My favorite moment in this issue and maybe the whole story arc is when Dian convinces Burke to let her accompany him to the final crime scene.  She uses unarguable facts and just the right amount of manipulation to press him into letting her tag along, and that's how she learns the final clue in the puzzle of her boyfriend.

As for the identity of the Scorpion, I'm a little disappointed.  Terry Stetson was the obvious candidate from the beginning.  Wagner and Seagle tried to misdirect us for about five minutes with Buster Calhoun, but really the only one the killer could have been all along was Terry.  The only mystery was his motive, which was kept hidden until this final showdown.  And then, when you scrutinize his motive, you learn it doesn't make a damn bit of sense and that he's actually crazy.  But that doesn't make sense either and it undercuts what the character has been working toward for 80% of the story line.

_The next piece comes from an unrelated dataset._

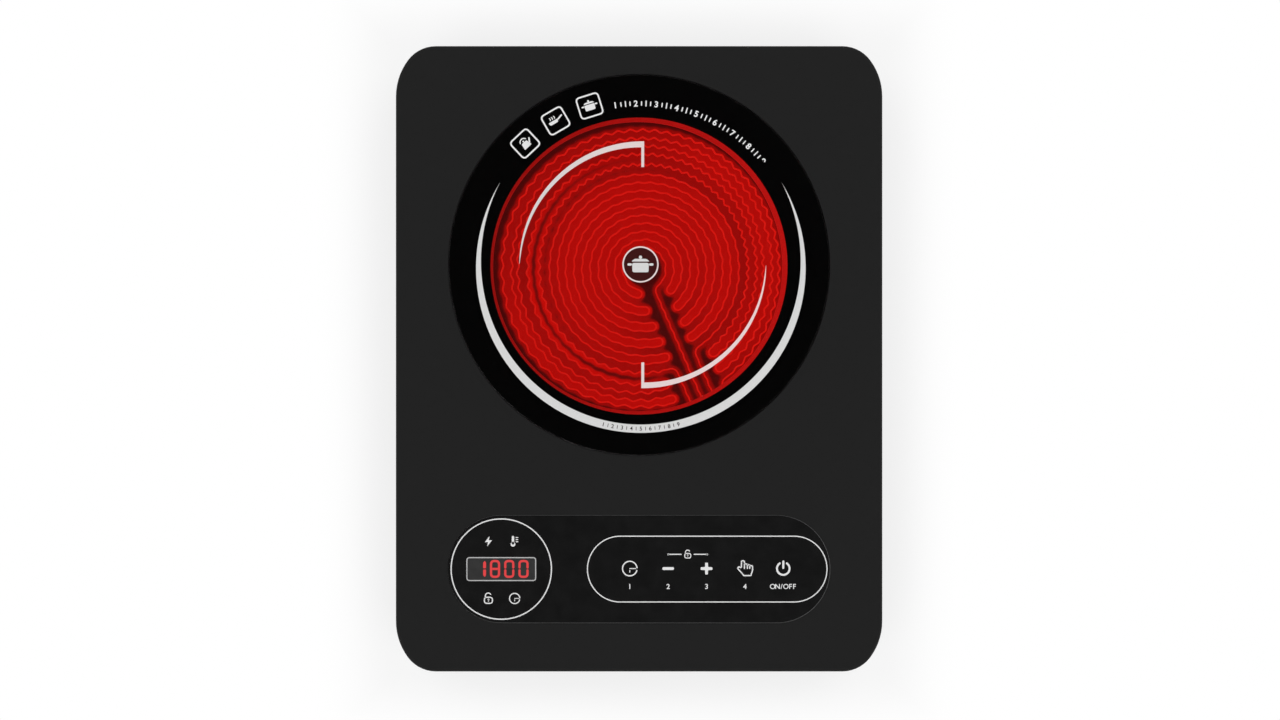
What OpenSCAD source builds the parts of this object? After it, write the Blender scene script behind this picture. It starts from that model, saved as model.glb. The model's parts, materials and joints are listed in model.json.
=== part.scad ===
// Portable infrared hot plate: one radiant burner under a round glass plate, with a touch panel in front.
// Millimetres. Origin at the centre of the footprint on the table, +Z up, +Y to the back, +X to the right.

/* [Body] */
// Width of the housing, side to side
body_w = 280; // [270:1:340]
// Length of the housing, front to back
body_l = 360; // [350:1:440]
// Height of the deck's top face above the table
deck_z = 60; // [58:1:75]
// Extent of a plan corner along the front and back edges
corner_x = 23; // [21:1:27]
// Extent of a plan corner along the sides
corner_y = 29; // [28:1:31]

/* [Housing] */
// Wall thickness of the top housing and the base pan
wall = 2.5; // [2:0.1:3]
// Thickness of the deck
deck_t = 2.5; // [2:0.1:3.5]
// Rounding of the deck's outer edge
edge_r = 1.5; // [0.5:0.1:2.5]
// How far the side walls lean in between the deck and the parting line
lean = 4; // [3.2:0.1:5]
// Height of the parting line above the table
part_z = 24; // [22:1:27]
// Open shadow gap at the parting line
reveal = 0.8; // [0.3:0.1:2]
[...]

I love the look of the Scorpion in these issues and I love the poisoned bull whip gimmick and I love that the Sandman faces another masked character.  But the reveal of the killer's identity and reason for killing in this final chapter feels extremely lazy and out of character.

One last note, I'm not sure if there's a significance to the character of Detective Max Collins, but there is a crime and mystery writer named Max Allan Collins, whose most famous work is the graphic novel Road to Perdition.  Maybe Wagner or Seagle were friends or fans of Collins and named the ill-fated detective in this issue as an homage.